40 points: In Task 2, correct implementation of each of the four search
methods (10 points for each method).
20 points: In Task 2, submitting an informative report, that
illustrates how time and memory requirements scale for each method, for
solutions of different lengths.
Negative points: penalty points will be awarded by the instructor and
TA generously and at will, for issues such as: code not running on
omega, submission not including precise and accurate instructions for
how to run the code, wrong compression format for the submission, or
other failures to comply with the instructions given for this
assignment. Partial credit for incorrect solutions will be given ONLY
for code that is well designed and well documented. Code that is badly
designed and badly documented can still get full credit as long as it
accomplishes the required tasks.
How to submit
Implementations in C, C++, Java, and Python will be accepted.
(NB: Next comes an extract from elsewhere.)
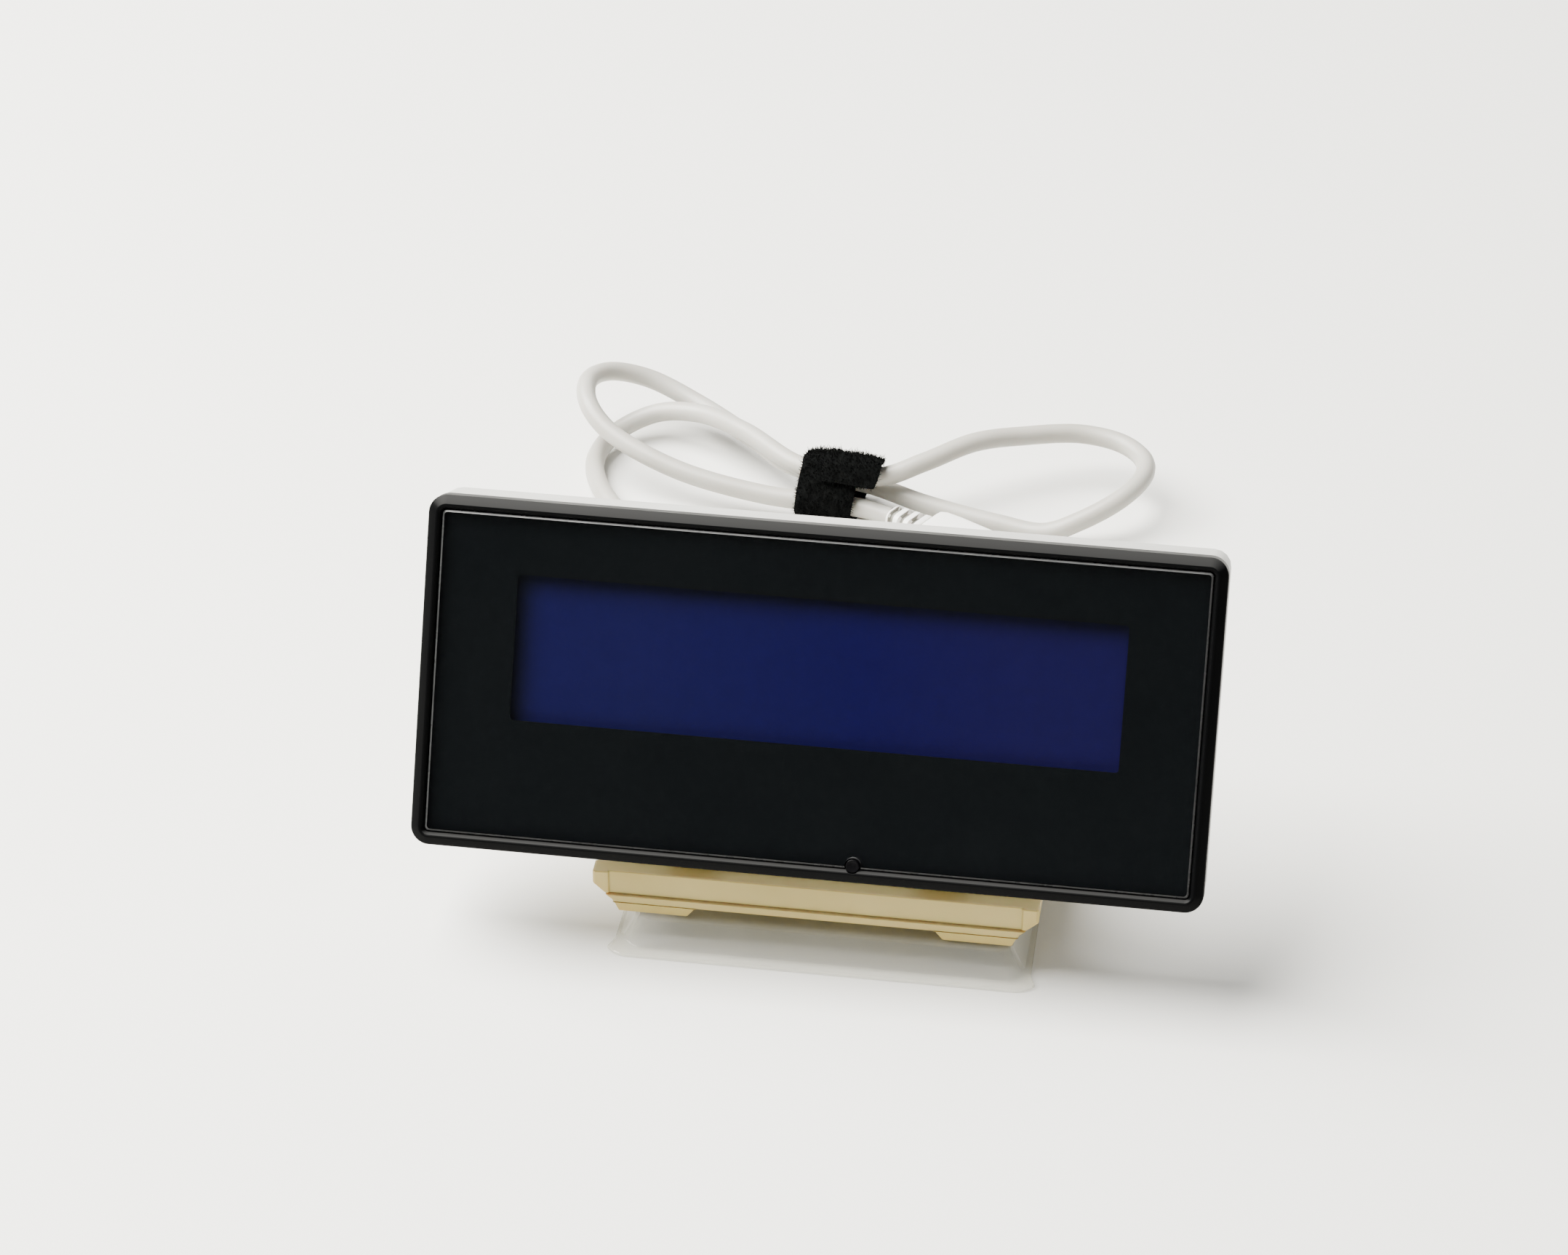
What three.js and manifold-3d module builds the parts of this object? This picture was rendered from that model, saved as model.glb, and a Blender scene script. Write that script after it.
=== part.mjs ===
// Customer display on a short tilting stand, with its tied-up lead.
// Millimetres, +X to the reader's right, -Y to the reader, +Z up, floor at z = 0.
import * as THREE from "three";
import { mergeVertices, toCreasedNormals } from "three/addons/utils/BufferGeometryUtils.js";
import Module from "manifold-3d";

const wasm = await Module();
wasm.setup();

// ---------- driving dimensions ----------
const FACE_W = 190; // front frame, width
const FACE_H = 84.5; // front frame, height
const CORNER_R = 4.5; // front frame, outer corners
const FRAME_D = 6; // front frame, depth
const HEAD_D = 26; // face to the back of the cover
const TILT = 26; // lean of the face from vertical, degrees, at rest
const FACE_Y = -42; // bottom edge of the face, depth in the part's frame
const FACE_Z = 29; // bottom edge of the face, height above the floor
const VIEW_W = 145.5; // visible window of the display glass
const VIEW_H = 35;
const VIEW_V = 49.2; // its middle above the bottom edge of the face
const PIVOT_W = 16; // tilt axis behind the face
const PIVOT_V = 9; // and above the bottom edge of the face
const STAND_X = 2; // middle of the stand, as the head sits on it
const STAND_W = 108; // width of the stand
const EAR_X = 30; // middle of each hinge ear from the stand's middle
const EAR_W = 10;
const RISER_TOP = 7.8; // height of the clear tray under the stand
const SEAM_Z = 13.3; // joint between the stand's two shells
const CORD_D = 5.3; // jacket of the lead
const TIE_W = 16; // strap round the bundled lead
const TIE_THICK = 1.2;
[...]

If you
would like to use another language, make sure it will compile on omega
and clear it with the instructor beforehand. Points will be taken off
for failure to comply
with this requirement.
The assignment should be submitted via Blackboard. Submit a
ZIPPED
directory called assignment1.zip (no other forms of compression
accepted, contact the instructor or TA if you do not know how to
produce .zip files). The directory should contain source code.
Including binaries that work on omega (for Java and C++) is optional.
The submission should also contain a file called readme.txt, which
should specify precisely:
Name and UTA ID of the student.
What programming language is used.
How the code is structured.
How to run the code, including very specific compilation instructions,
if compilation is needed. Instructions such as "compile using g++" are
NOT considered specific.
Insufficient or unclear instructions will be penalized by up to 20
points. Code that does not run on omega machines gets AT MOST half
credit (50 points).
Submission checklist
Is the code running on omega?
Does the submission include a readme.txt file, as specified?